__REQUIREMENTS__
Identify each line containing the word "Identity" and copy it.
# # #
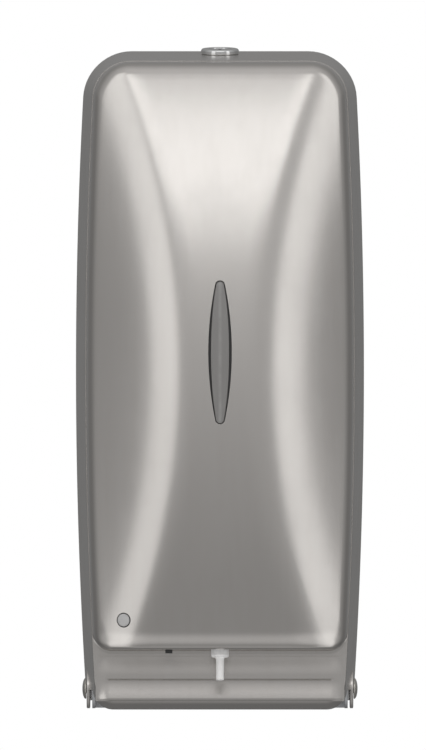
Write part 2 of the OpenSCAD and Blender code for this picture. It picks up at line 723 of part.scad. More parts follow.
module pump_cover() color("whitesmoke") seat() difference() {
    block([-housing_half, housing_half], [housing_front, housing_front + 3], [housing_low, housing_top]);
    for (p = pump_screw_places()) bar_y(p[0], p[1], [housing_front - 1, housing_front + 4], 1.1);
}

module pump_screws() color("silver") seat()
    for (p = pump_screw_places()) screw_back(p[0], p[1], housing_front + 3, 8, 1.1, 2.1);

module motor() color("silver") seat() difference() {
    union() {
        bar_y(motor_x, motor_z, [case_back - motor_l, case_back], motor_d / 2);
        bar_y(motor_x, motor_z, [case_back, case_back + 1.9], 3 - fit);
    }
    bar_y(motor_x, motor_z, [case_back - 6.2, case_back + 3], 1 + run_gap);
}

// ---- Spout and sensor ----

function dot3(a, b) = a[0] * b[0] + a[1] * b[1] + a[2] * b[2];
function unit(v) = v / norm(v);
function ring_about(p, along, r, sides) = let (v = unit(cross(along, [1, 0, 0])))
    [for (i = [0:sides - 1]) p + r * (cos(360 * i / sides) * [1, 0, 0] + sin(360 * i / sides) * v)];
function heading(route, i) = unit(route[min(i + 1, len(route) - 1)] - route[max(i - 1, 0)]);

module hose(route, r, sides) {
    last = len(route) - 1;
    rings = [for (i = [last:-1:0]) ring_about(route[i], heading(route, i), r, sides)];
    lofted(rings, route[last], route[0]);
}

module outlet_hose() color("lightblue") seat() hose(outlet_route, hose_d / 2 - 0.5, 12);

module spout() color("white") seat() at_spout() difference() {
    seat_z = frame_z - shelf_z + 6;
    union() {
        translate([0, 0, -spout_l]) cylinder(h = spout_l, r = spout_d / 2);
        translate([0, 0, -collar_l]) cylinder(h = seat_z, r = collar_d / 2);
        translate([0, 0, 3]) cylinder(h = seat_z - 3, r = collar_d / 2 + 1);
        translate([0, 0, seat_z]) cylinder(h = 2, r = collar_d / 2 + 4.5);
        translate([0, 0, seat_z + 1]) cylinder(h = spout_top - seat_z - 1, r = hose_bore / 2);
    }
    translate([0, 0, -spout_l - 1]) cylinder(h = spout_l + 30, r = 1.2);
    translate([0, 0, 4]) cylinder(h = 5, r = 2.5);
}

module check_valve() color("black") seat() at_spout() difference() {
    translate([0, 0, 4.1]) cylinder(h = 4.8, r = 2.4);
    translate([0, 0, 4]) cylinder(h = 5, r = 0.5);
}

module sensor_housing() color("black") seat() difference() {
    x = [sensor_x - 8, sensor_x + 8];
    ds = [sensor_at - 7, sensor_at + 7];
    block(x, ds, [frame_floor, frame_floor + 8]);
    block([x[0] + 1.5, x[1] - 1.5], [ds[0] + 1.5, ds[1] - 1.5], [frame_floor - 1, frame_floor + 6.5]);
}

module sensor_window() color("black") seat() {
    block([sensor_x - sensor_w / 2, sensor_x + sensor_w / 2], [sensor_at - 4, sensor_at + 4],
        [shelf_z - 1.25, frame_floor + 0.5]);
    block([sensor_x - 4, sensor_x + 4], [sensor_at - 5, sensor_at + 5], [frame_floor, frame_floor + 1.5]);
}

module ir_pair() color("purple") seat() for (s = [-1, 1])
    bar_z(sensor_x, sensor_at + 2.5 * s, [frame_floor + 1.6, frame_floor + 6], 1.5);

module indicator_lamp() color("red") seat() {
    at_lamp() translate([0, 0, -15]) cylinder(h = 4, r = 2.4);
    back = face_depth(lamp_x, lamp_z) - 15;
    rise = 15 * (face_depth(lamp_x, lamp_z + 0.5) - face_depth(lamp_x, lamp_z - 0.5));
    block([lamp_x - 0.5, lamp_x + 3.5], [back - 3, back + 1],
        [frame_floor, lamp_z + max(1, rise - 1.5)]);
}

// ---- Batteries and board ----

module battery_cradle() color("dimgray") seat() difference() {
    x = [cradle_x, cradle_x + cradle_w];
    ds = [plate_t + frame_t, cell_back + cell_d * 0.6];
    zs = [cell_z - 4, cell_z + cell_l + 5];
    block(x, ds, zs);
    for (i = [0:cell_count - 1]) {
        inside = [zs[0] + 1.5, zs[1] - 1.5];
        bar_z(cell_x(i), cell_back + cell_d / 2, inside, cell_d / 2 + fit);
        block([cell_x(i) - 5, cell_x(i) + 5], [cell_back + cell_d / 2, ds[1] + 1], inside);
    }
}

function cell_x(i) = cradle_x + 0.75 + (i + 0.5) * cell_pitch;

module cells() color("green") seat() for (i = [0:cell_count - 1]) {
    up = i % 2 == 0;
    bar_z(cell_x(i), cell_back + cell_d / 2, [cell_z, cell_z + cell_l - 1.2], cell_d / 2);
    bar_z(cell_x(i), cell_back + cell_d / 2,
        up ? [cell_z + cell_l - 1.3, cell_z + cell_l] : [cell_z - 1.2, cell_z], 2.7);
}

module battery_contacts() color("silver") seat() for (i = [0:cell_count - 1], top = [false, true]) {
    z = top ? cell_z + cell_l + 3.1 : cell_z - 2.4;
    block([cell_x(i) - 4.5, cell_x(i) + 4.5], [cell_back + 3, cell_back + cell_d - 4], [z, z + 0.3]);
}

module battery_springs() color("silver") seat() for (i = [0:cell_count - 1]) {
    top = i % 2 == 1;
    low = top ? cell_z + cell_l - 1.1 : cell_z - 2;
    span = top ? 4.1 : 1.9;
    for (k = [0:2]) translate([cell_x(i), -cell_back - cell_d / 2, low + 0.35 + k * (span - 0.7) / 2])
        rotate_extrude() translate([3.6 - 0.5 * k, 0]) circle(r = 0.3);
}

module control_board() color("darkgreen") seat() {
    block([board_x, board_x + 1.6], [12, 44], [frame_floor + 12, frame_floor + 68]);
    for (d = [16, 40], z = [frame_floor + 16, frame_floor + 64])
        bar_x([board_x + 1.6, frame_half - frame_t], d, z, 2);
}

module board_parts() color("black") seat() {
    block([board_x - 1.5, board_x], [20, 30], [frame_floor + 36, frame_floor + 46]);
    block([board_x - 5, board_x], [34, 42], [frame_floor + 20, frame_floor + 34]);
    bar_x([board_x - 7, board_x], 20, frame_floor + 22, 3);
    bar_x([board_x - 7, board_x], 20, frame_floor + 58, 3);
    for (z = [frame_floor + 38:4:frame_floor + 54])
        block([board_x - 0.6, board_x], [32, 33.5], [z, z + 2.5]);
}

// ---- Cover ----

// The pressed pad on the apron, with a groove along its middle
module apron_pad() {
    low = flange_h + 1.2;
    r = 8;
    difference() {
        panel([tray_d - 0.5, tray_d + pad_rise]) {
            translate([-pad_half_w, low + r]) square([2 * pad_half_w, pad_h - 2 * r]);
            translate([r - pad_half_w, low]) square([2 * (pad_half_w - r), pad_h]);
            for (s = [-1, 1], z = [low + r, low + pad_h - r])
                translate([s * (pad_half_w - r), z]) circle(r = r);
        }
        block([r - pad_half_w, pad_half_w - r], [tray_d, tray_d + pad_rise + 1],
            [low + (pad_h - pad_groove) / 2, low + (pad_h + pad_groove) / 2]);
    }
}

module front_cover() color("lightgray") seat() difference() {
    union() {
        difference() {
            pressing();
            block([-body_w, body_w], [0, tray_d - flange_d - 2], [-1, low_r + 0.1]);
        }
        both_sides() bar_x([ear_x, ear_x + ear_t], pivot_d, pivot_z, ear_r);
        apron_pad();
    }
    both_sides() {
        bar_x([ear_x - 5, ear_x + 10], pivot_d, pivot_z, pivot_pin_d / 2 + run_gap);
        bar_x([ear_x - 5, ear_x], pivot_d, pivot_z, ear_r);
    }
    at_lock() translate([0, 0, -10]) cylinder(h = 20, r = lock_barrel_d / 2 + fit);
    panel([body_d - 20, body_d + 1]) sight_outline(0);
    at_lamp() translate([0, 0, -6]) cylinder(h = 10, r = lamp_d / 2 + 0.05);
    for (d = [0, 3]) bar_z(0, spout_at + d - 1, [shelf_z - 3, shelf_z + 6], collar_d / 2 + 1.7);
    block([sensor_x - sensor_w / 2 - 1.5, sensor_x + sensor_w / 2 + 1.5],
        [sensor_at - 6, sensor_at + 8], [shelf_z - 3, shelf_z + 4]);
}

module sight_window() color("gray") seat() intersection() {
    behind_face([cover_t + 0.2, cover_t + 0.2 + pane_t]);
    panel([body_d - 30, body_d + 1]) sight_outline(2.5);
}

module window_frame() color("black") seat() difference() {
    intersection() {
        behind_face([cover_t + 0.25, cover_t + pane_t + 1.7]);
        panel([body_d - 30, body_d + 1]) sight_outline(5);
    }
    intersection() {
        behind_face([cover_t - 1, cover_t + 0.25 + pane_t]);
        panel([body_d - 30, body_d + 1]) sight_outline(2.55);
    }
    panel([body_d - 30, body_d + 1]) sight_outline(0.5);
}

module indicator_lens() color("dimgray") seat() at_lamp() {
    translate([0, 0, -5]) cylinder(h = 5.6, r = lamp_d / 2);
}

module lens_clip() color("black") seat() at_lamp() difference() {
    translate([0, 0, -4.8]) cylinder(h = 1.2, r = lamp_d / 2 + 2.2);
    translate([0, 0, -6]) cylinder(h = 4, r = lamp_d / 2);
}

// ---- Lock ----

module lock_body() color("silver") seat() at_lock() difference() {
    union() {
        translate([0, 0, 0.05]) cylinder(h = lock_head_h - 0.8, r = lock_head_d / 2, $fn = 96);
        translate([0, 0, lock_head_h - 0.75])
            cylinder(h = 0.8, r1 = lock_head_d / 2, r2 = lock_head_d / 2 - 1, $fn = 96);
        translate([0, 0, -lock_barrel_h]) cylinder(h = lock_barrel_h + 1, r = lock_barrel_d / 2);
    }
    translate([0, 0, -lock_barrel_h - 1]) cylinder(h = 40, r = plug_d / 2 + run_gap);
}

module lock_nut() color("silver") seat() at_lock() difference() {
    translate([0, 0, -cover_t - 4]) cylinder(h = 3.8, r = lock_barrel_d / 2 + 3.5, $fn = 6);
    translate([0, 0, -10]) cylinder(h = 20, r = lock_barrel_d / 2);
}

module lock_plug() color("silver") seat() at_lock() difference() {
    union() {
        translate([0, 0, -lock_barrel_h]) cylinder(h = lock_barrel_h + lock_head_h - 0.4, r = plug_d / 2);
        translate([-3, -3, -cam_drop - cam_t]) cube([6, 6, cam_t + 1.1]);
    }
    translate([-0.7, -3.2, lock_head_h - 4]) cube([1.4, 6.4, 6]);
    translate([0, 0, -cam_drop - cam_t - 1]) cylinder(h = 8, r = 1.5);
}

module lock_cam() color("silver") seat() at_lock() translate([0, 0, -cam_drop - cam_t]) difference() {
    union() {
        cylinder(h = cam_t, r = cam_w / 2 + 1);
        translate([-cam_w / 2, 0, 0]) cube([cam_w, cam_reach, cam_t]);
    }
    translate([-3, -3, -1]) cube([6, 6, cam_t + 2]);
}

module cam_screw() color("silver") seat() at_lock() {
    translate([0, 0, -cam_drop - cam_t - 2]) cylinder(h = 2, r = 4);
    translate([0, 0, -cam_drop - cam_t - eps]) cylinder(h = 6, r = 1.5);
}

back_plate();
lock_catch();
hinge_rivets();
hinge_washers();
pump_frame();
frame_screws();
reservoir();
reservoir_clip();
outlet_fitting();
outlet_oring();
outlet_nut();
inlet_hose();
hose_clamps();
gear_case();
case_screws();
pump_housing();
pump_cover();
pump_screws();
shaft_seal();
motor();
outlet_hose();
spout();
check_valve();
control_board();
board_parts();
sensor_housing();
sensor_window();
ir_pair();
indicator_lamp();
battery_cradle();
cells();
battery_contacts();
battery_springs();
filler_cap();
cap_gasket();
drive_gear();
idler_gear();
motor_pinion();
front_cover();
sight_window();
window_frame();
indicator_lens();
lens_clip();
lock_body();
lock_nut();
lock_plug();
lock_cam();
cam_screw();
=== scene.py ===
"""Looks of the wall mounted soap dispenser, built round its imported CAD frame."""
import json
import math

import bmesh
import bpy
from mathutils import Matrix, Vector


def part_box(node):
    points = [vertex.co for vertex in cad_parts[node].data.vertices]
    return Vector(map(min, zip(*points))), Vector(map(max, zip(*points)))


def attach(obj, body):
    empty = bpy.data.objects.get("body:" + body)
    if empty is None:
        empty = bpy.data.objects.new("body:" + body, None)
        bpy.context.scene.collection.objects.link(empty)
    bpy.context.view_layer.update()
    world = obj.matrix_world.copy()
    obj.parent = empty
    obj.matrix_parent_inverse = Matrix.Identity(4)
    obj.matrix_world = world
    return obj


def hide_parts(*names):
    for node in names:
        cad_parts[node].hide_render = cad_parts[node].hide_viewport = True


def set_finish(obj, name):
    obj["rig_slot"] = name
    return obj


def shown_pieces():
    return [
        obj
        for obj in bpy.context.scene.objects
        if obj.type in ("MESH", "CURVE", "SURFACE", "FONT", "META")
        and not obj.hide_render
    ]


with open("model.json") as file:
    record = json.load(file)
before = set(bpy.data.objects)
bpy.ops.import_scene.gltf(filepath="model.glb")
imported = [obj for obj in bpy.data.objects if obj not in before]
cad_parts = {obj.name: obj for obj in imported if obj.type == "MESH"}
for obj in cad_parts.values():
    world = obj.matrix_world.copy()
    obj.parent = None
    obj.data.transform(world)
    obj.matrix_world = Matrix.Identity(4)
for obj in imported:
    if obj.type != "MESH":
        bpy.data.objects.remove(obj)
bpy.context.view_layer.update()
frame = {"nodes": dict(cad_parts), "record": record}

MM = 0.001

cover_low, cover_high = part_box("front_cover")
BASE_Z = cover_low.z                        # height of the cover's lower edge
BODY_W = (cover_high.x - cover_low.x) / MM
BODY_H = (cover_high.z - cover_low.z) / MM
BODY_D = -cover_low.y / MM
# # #
__THE COMPLETED TASK__
    obj.matrix_parent_inverse = Matrix.Identity(4)
    obj.matrix_world = Matrix.Identity(4)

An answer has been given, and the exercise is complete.